What is the entropy device

An entropy device is a virtio-rng device that provides guests with "high-quality randomness for guest use". Guests issue requests in the form of a buffer that will be filled with random bytes from the device. The source of random bytes that the device will use to fill the buffers is an implementation decision.

On the guest side, the kernel uses random bytes received through the device as an extra source of entropy. Moreover, the guest VirtIO driver exposes the /dev/hwrng character device. User-space applications can use this device to request random bytes from the device.
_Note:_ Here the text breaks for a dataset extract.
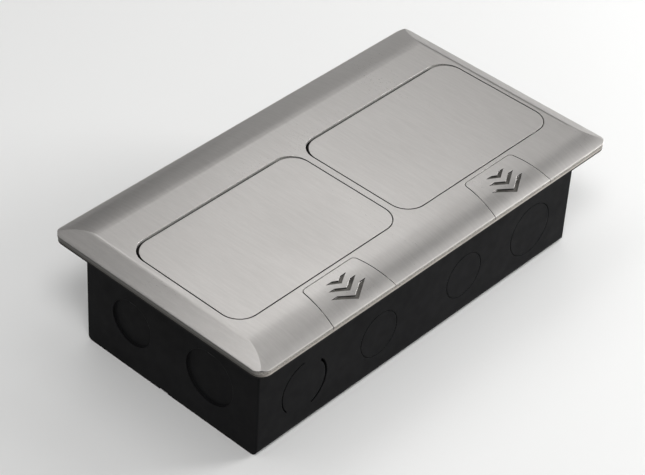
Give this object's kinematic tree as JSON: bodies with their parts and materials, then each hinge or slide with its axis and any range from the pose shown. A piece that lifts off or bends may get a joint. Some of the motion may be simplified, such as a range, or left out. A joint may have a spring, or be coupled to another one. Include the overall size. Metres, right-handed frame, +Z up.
{
  "type": "floor socket box",
  "caption": "Flush floor box with a brushed cover plate, pop-up socket cradles under hinged lids, slide buttons with chevrons and a black steel back box.",
  "frame": {"origin": "middle of the underside of the back box", "axes": "+Z up out of the floor, +X along the long side, the slide buttons on the -Y side"},
  "size_m": [0.24, 0.132, 0.0677],
  "materials": {
    "black_steel": "black powder coat, satin",
    "brass": "plain brass",
    "rubber": "matt black foam rubber",
    "zinc_frame": "die-cast, as cast",
    "cover_metal": "brushed nickel, fine lines along Y",
    "lid_metal": "brushed nickel, fine lines along Y",
    "button_metal": "brushed nickel with rough engraved chevrons",
    "plated_screws": "zinc-plated",
    "steel_rod": "bright drawn steel",
    "spring_steel": "bright spring wire and strip",
    "black_plastic": "fine-textured moulding",
    "outlet_plastic": "satin light grey moulding",
    "jack_plastic": "black moulding"
  },
  "bodies": {
    "root": {"back_box": "black_steel", "box_brackets": "black_steel", "earth_stud": "brass", "earth_nuts": "brass", "floor_gasket": "rubber", "base_frame": "zinc_frame", "cover_frame": "cover_metal", "panel_screws": "plated_screws", "cover_screws": "plated_screws", "left_hinge_rod": "steel_rod", "right_hinge_rod": "steel_rod", "left_torsion_springs": "spring_steel", "right_torsion_springs": "spring_steel", "left_button_springs": "spring_steel", "right_button_springs": "spring_steel"},
    "left_cradle_body": {"left_lid": "lid_metal", "left_cradle": "black_plastic", "left_lid_screws": "plated_screws", "left_terminal_cover": "black_plastic", "left_terminals": "brass", "left_terminal_screws": "plated_screws", "left_outlet_1": "outlet_plastic", "left_outlet_2": "outlet_plastic"},
    "left_slider": {"left_button": "button_metal", "left_latch": "spring_steel", "left_latch_screw": "plated_screws"},
    "right_cradle_body": {"right_lid": "lid_metal", "right_cradle": "black_plastic", "right_lid_screws": "plated_screws", "right_terminal_cover": "black_plastic", "right_terminals": "brass", "right_terminal_screws": "plated_screws", "right_outlet": "outlet_plastic", "right_data_outlet": "outlet_plastic", "right_data_jacks": "jack_plastic"},
    "right_slider": {"right_button": "button_metal", "right_latch": "spring_steel", "right_latch_screw": "plated_screws"}
  },
  "joints": [
    {"name": "left_lid_hinge", "type": "hinge", "parent": "root", "child": "left_cradle_body", "pos_m": [-0.0549, 0.017, 0.06275], "axis": [-1, 0, 0], "range_deg": [0, 60], "deforming": ["left_torsion_springs", "left_latch"]},
    {"name": "left_button_slide", "type": "slide", "parent": "root", "child": "left_slider", "axis": [0, -1, 0], "range_m": [0, 0.0045], "stiffness_N_per_m": 400, "deforming": ["left_button_springs"]},
    {"name": "right_lid_hinge", "type": "hinge", "parent": "root", "child": "right_cradle_body", "pos_m": [0.0549, 0.017, 0.06275], "axis": [-1, 0, 0], "range_deg": [0, 60], "deforming": ["right_torsion_springs", "right_latch"]},
    {"name": "right_button_slide", "type": "slide", "parent": "root", "child": "right_slider", "axis": [0, -1, 0], "range_m": [0, 0.0045], "stiffness_N_per_m": 400, "deforming": ["right_button_springs"]}
  ]
}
Firecracker implementation

Firecracker offers the option of attaching a single virtio-rng device. Users can configure it through the /entropy API endpoint. The request body includes a single (optional) parameter for configuring a rate limiter.
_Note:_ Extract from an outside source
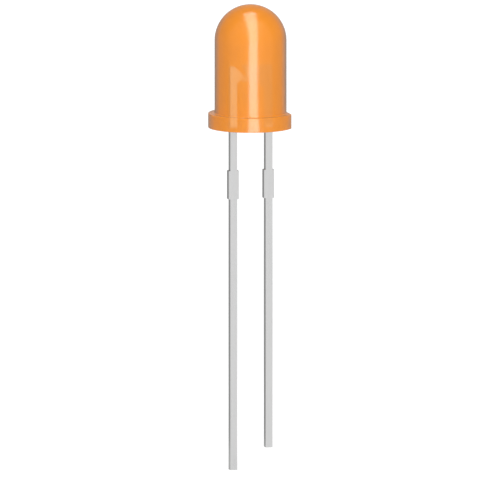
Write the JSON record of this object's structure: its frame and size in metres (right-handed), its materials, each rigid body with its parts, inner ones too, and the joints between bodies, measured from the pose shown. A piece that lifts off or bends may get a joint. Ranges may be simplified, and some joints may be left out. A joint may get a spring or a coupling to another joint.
{
  "type": "through hole LED",
  "caption": "Round through-hole LED with a domed, tinted, flanged epoxy lens, a flat on the cathode side and straight square leads with dam-bar stubs.",
  "frame": {"origin": "middle of the flange's underside, which is the seating plane on the board", "axes": "+Z along the lens's axis, towards the dome, with the leads pointing down; +X towards the cathode lead and the flange's flat; the flat sheet of the lead frame lies in the XZ plane"},
  "size_m": [0.0054, 0.0058, 0.0326],
  "materials": {
    "tinted_epoxy": "gloss, translucent, tinted and diffused",
    "plated_lead": "tin-plated, satin",
    "die": "satin",
    "silver_epoxy": "matte, silver-filled",
    "gold": "polished gold wire"
  },
  "bodies": {
    "root": {"lens": "tinted_epoxy", "cathode_lead": "plated_lead", "anode_lead": "plated_lead", "led_chip": "die", "die_attach": "silver_epoxy", "bond_wire": "gold"}
  },
  "joints": []
}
For example, users can configure the entropy device with a bandwidth rate limiter of 10KB/sec like this:

curl --unix-socket $socket_location -i \
    -X PUT 'http://localhost/entropy' \
    -H 'Accept: application/json' \
    -H 'Content-Type: application/json' \
    -d "{
        \"rate_limiter\": {
            \"bandwidth\": {
                \"size\": 1000,
                \"one_time_burst\": 0,
                \"refill_time\": 100
            }
        }
    }"

If a configuration file is used for configuring a microVM, the same setup can be achieved by adding a section like this:

"entropy": {
    "rate_limiter": {
        "bandwidth" {
            "size": 1000,
            "one_time_burst": 0,
            "refill_time": 100
        }
    }
}

On the host side, Firecracker relies on aws-lc-rs to retrieve the random bytes. aws-lc-rs uses the AWS-LC cryptographic library.

Prerequisites

In order to use the entropy device, users must use a kernel with the virtio-rng front-end driver compiled in or loaded as a module. The relevant kernel configuration option is CONFIG_HW_RANDOM_VIRTIO (which depends on CONFIG_HW_RANDOM and CONFIG_VIRTIO).